After all, these are the foreign workers who have probably built the very public and private housing spaces, as well as commercial facilities that have made Singapore the financial success that it is today. But instead of considering their well-being, you wish to keep them out of the Singapore that they have built. Like another person currently running for the Republican nomination in the upcoming American presidential elections, you wish to build walls, not tear them down.
That attitude is disappointing.
Although you’re not the first public servant to offer this sort of “them and us” opinion (let’s not forget the suggestion to build worker dormitories on a separate island, offered by a former member of government years ago), the fact that you think it’s an appropriate opinion and idea to bring it up in Parliament is shocking.
Even more so when one considers that you are the supervisor of Pathlight School. One would think that as someone working in an education environment designed to support the socially challenged, you would have more sympathy for foreign workers who already often experience stigma and abuse from the small-minded.
I also find it ironic that in a speech delivered in Parliament on political salaries on January 16, 2012, you concluded your speech with the following line: “To heal our land, it is critical that each of us take the time and be open enough to find out and accept that there are other perspectives.”
I wonder if you took the time to consider other perspectives before you decided to describe the many foreign staff in this country as “walking time bombs”.
Singapore is a country built on immigrants, and yet your attitude today toward those who wish to find better fortunes for themselves and leave family and home to come to Singapore for work, awfully callous.
I also wonder, when you use the term “foreign workers”, are you referring to all with a foreign passport, or just a select group?
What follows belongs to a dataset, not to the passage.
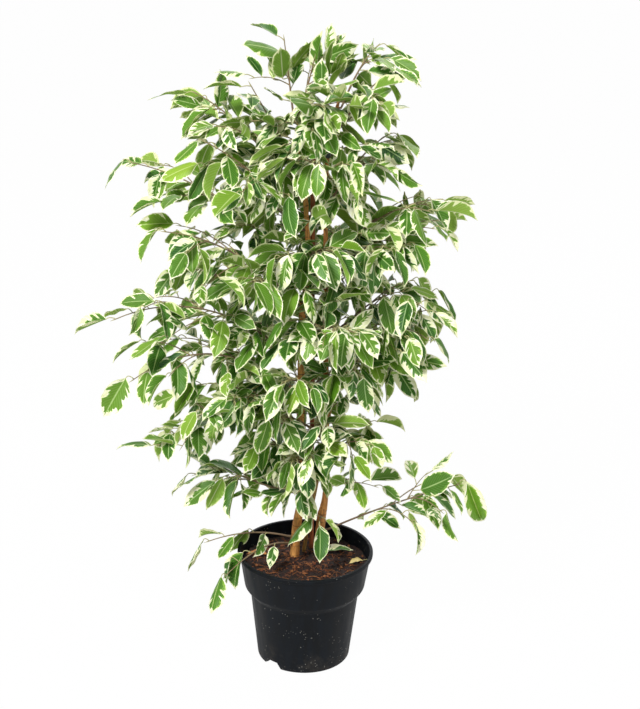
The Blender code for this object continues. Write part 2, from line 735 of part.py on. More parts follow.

In that case, why and how do you choose to make this distinction?
I’ve been trying to find out more about the opinions you’ve offered during past election campaigns when you ran in the Jalan Besar and Moulmein-Kallang GRCs, but there appear to be precious few. Perhaps this is a fault of the Group Representational Constituency system, where one need only look at one member of a group of politicians running and the others in the group can simply follow. However, that is a matter for the election committee to decide, and certainly distracting from this letter.
I’m sure that myself and many others in Singapore disagree with your analysis of the situation. In fact, with every brick they lay, every building they construct, every road they pave, the foreign workers of Singapore contribute far more than you have. I do thank you for having done a lot in encouraging the Ministry of Education to support special needs programs for the autistic children. That is something very admirable. However, in your lambast of those who already have zero public representation and a minimal voice in our country, you have done Singaporeans injustice.
You’ve asked us to consider your perspective. Now listen to ours. We do not want segregation, nor do we want tolerance. We would prefer to use the word “inclusion”, and use it regularly when referring to all of Singapore’s society, whether they be of a foreign background or local.
Or perhaps, since my heritage is foreign a few generations ago, you’d also like to fence me outside of communal areas.